## What is required
Repeat exactly each line of the data provided below.

## Supplied information
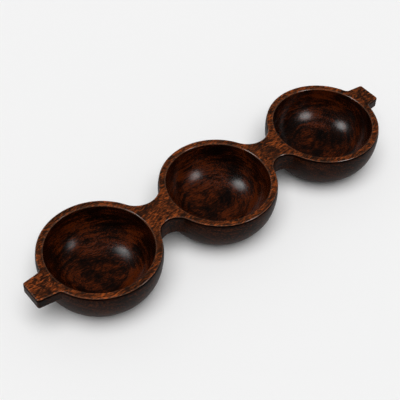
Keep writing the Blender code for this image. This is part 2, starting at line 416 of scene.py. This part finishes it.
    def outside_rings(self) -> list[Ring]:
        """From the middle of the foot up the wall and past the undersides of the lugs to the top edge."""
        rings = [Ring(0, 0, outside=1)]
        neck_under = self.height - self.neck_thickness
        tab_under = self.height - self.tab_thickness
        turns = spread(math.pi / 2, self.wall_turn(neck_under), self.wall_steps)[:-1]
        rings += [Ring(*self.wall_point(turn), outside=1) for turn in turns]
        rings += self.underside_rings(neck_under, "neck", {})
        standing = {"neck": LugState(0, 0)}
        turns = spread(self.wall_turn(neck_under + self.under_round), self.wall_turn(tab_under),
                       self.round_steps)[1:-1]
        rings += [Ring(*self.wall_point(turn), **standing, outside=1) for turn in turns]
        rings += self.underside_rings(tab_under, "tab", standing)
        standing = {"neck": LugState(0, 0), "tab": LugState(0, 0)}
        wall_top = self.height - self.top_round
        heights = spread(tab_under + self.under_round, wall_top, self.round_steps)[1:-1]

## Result
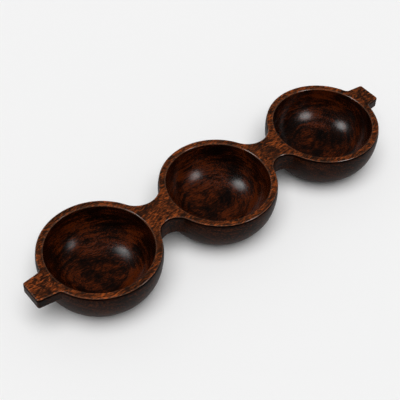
Keep writing the Blender code for this image. This is part 2, starting at line 416 of scene.py. This part finishes it.
    def outside_rings(self) -> list[Ring]:
        """From the middle of the foot up the wall and past the undersides of the lugs to the top edge."""
        rings = [Ring(0, 0, outside=1)]
        neck_under = self.height - self.neck_thickness
        tab_under = self.height - self.tab_thickness
        turns = spread(math.pi / 2, self.wall_turn(neck_under), self.wall_steps)[:-1]
        rings += [Ring(*self.wall_point(turn), outside=1) for turn in turns]
        rings += self.underside_rings(neck_under, "neck", {})
        standing = {"neck": LugState(0, 0)}
        turns = spread(self.wall_turn(neck_under + self.under_round), self.wall_turn(tab_under),
                       self.round_steps)[1:-1]
        rings += [Ring(*self.wall_point(turn), **standing, outside=1) for turn in turns]
        rings += self.underside_rings(tab_under, "tab", standing)
        standing = {"neck": LugState(0, 0), "tab": LugState(0, 0)}
        wall_top = self.height - self.top_round
        heights = spread(tab_under + self.under_round, wall_top, self.round_steps)[1:-1]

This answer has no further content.